|Title||Changes in soil properties, microbial biomass, and fluxes of C and N in soil following post-agricultural grassland restoration|
|Publication Type||Journal Article|
|Year of Publication||2016|
|Authors||Rosenzweig, ST, Carson, MA, Baer, SG, Blair, JM|
|Journal||Applied Soil Ecology|
|Pagination||186 - 194|
|Keywords||Bulk density, chronosequence, soil respiration, SOM recovery, tallgrass prairie|
Understanding the dynamics of soil C and N pools and fluxes following grassland restoration in formerly cultivated soils is needed to assess the capacity of this land-use change to return soil properties and function to pre-disturbance conditions. We examined changes in physical (bulk density) and chemical (pH, available P and N, and total stocks of C and N) properties, microbial biomass C and N, and transformation rates of C and N in soil (0–10 cm depth) across a 35-year chronosequence of prairie restorations and never-cultivated (native) prairie to evaluate the rate and extent to which sowing native perennial plants into formerly cultivated soils returns soil to steady state conditions. Bulk density, available P, and extractable inorganic N decreased exponentially across the chronosequence.
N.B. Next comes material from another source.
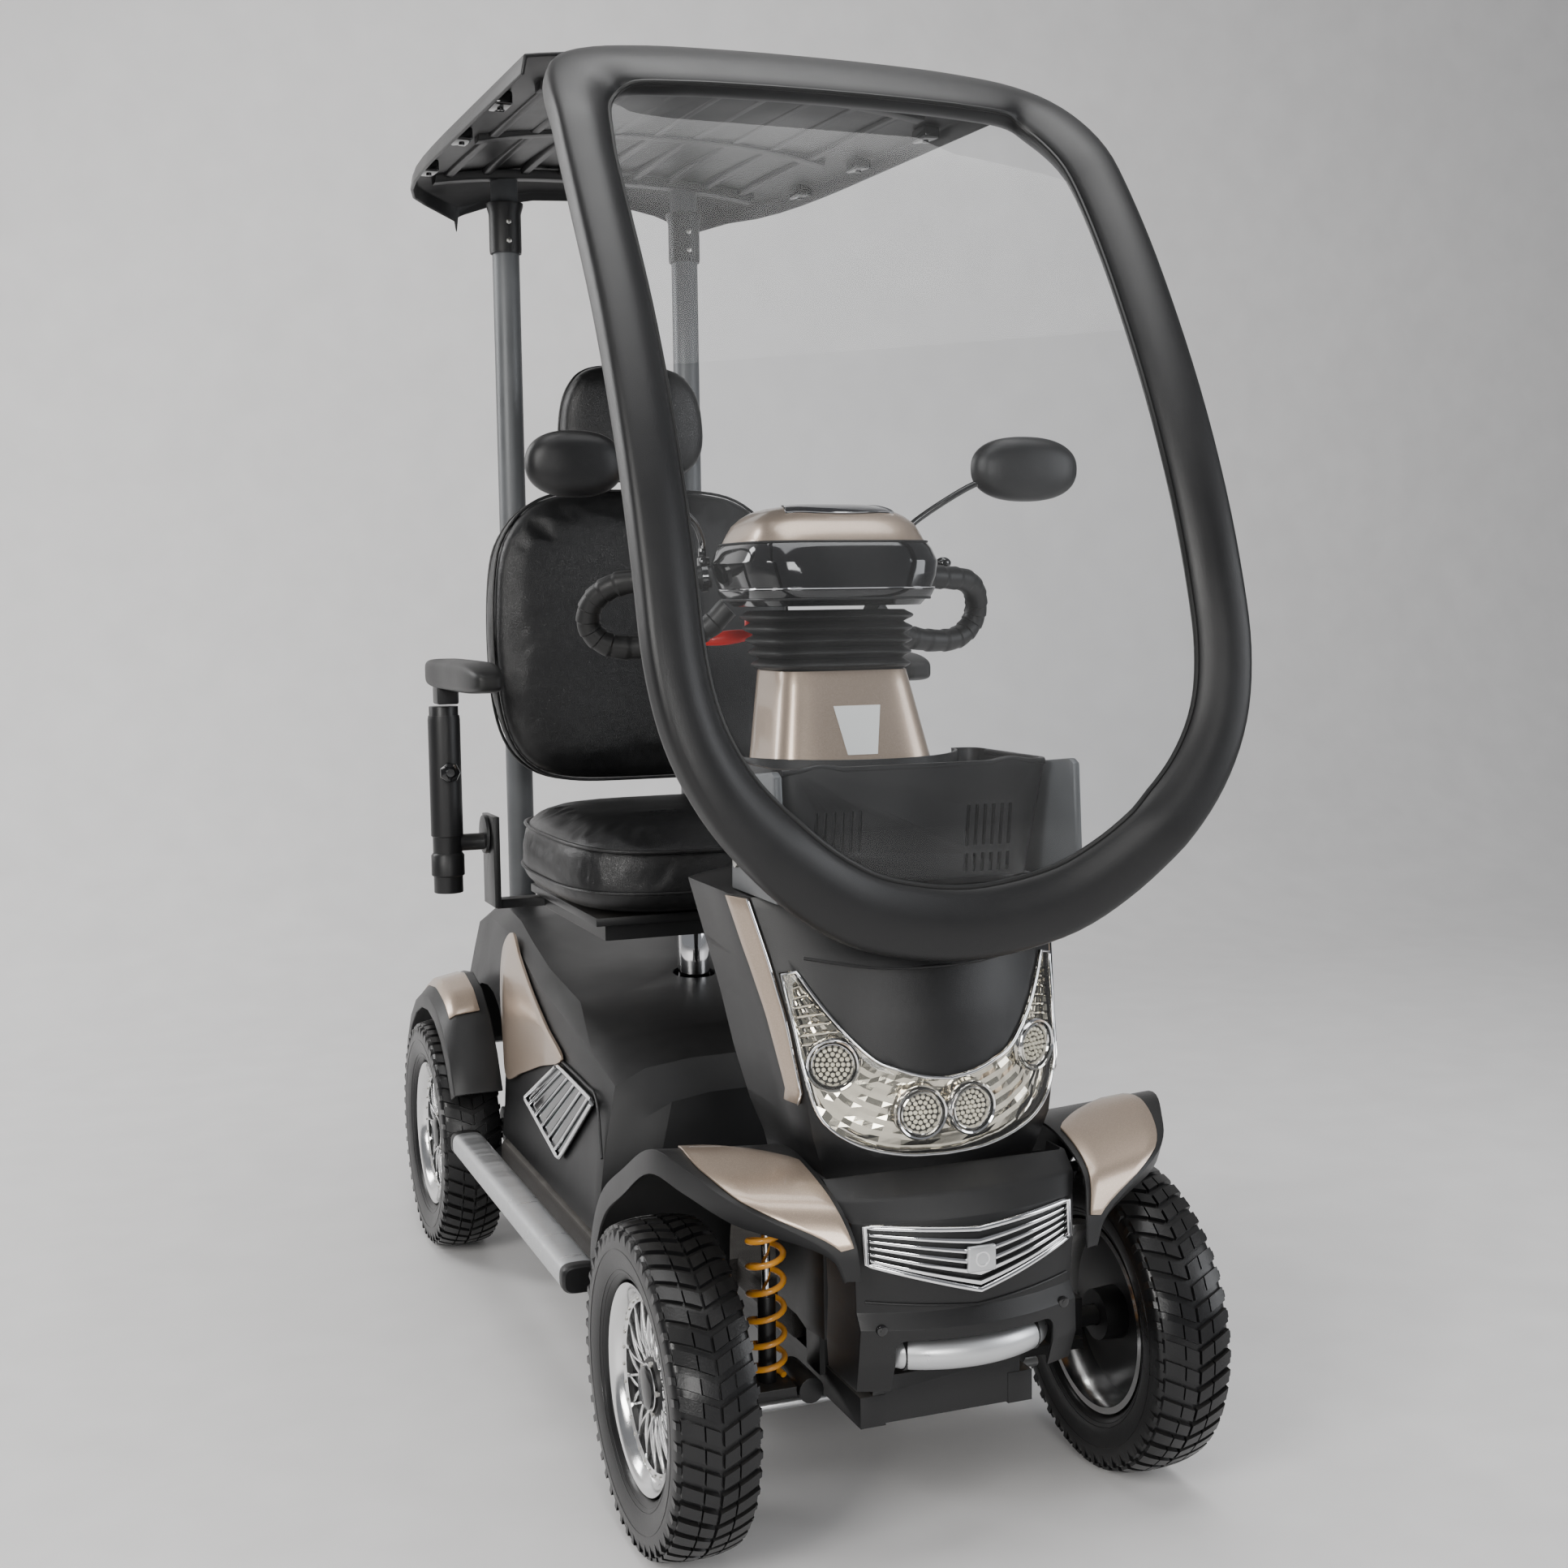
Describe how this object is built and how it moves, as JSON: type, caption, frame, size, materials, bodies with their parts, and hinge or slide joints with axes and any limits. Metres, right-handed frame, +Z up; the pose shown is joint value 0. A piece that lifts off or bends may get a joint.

Soil pH increased linearly across the chronosequence to exceed that in native prairie soil. Total C and N stocks in cultivated soil were <50% that of native prairie, and increased at rates of 26.2 g C m−2 year−1 and 1.68 g N m−2 year−1 across the chronosequence. In the oldest restoration, total C and N stocks were 55% and 41% higher than the cultivated soil, respectively. Recovery of C and N stocks to levels comparable to native prairie soil was estimated to take 350 years. Microbial biomass C and N increased 5-fold. Potential C mineralization rate was comparable to native prairie soil following two decades of restoration, and exceeded native prairie in the 35-years restoration. In situ soil CO2 efflux reached equilibrium in <30 years. Potential net N mineralization rate, however, did not exhibit a directional change across the restoration chronosequence, but was lowest in the oldest restored grasslands. Thus, cessation of tillage and sowing native vegetation leads to rapid decreases in available N and P, and promotes rapid (decadal scale) recovery of labile soil organic matter pools, but recovery of total C and N pools requires several centuries. This study suggests that soil properties related to nutrient retention and regulation of nutrient availability can be reestablished within the first few decades of restoration, while C sequestration will continue on a longer time scale.